No Tricks Zone By P. Gosselin | June 12, 2022
Science Daily here reports: “Climate changes in the tropical Pacific have temporarily put the brakes on rapid warming and ice melting in Greenland.“
Hat-tip: Klimaschau
Science Daily adds: “A puzzling, decade-long slowdown in summer warming across Greenland has been explained by researchers at Hokkaido University in Japan. Their observational analysis and computer simulations revealed that changes in sea surface temperature in the tropical Pacific Ocean, thousands of miles to the south, trigger cooler summer temperatures across Greenland. The results, published in the journal Communications Earth & Environment, will help improve future predictions of Greenland ice sheet and Arctic sea ice melting in coming decades.”
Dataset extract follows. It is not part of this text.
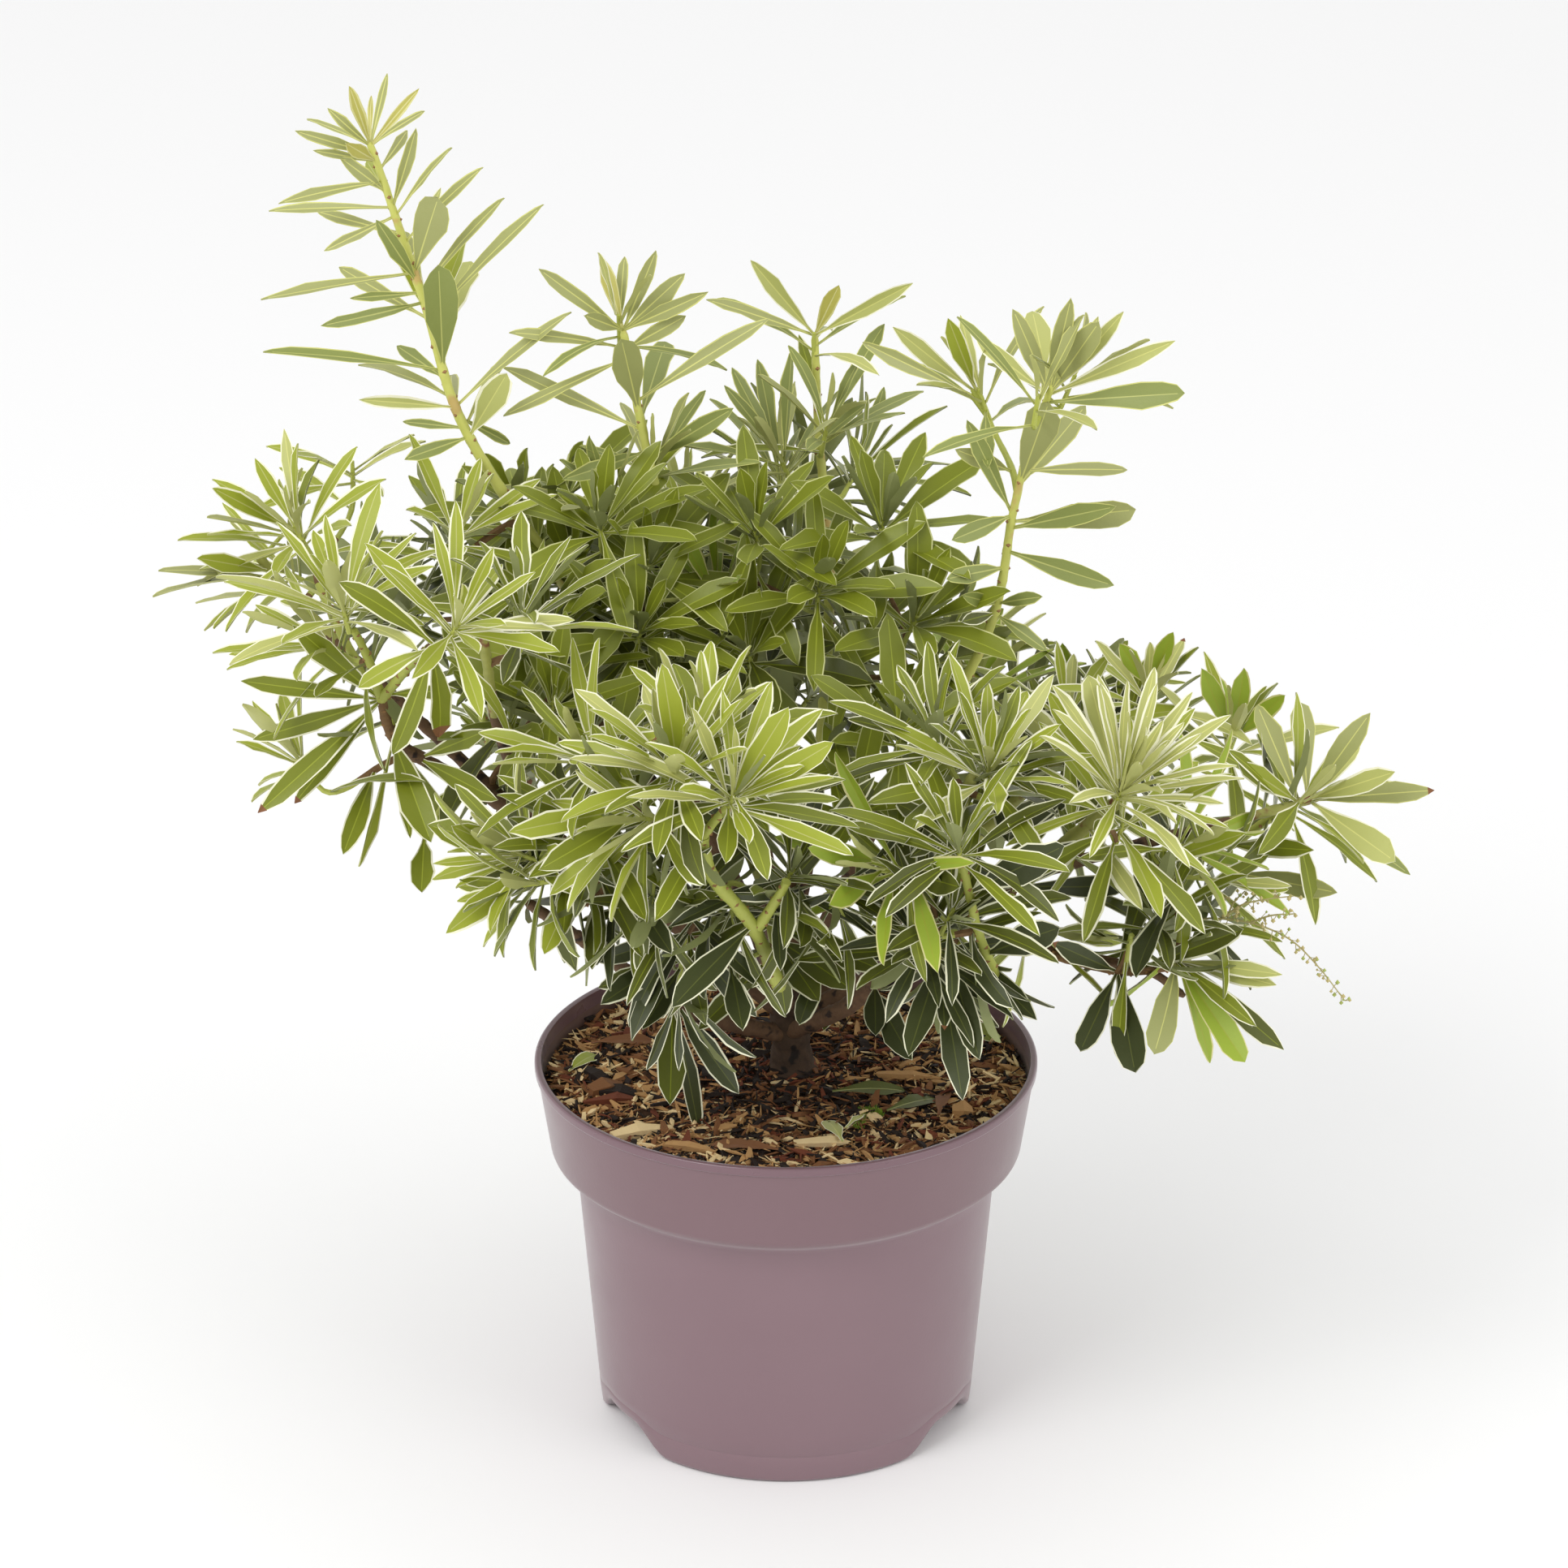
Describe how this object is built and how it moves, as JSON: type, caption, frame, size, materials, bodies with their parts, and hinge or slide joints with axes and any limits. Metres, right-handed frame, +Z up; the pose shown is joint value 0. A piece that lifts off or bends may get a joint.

Greenland GC-Net Swiss Camp JJA summer temperatures. Source: Hanna et al, 2020. Temperatures have dropped off rapidly since 2012. Cropped from Klimaschau.
Apparently this is connected to changes to the El Niño climate pattern in the Pacific, say the researchers, and these powerful Pacific cycles have ramifications for weather and climate patterns around the globe.
“The findings, and the slowdown in Greenland’s summertime warming, do not undermine the seriousness of climate change or the need to tackle greenhouse gas emissions,” Matsumura insists. But the scientists admit that the cooler summers in Greenland have been unexpected They also need to need to start admitting that they’ve been severely underestimating these powerful natural oceanic cycles, naively thinking that CO2 drives the whole show.
“We expect that global warming and ice sheet melting in Greenland and the rest of the Arctic will accelerate even further in the future due to the effects of anthropogenic warming,” Matsumura says.
And Matsumura will keep telling us that – until, that is, the next natural cycles bury man’s modest impact once again. A trace gas is no match for the gigantic, still mysterious thermal fluxes of the oceans…a phenomenon for which we have little historical data and remains poorly understood.
Also read here.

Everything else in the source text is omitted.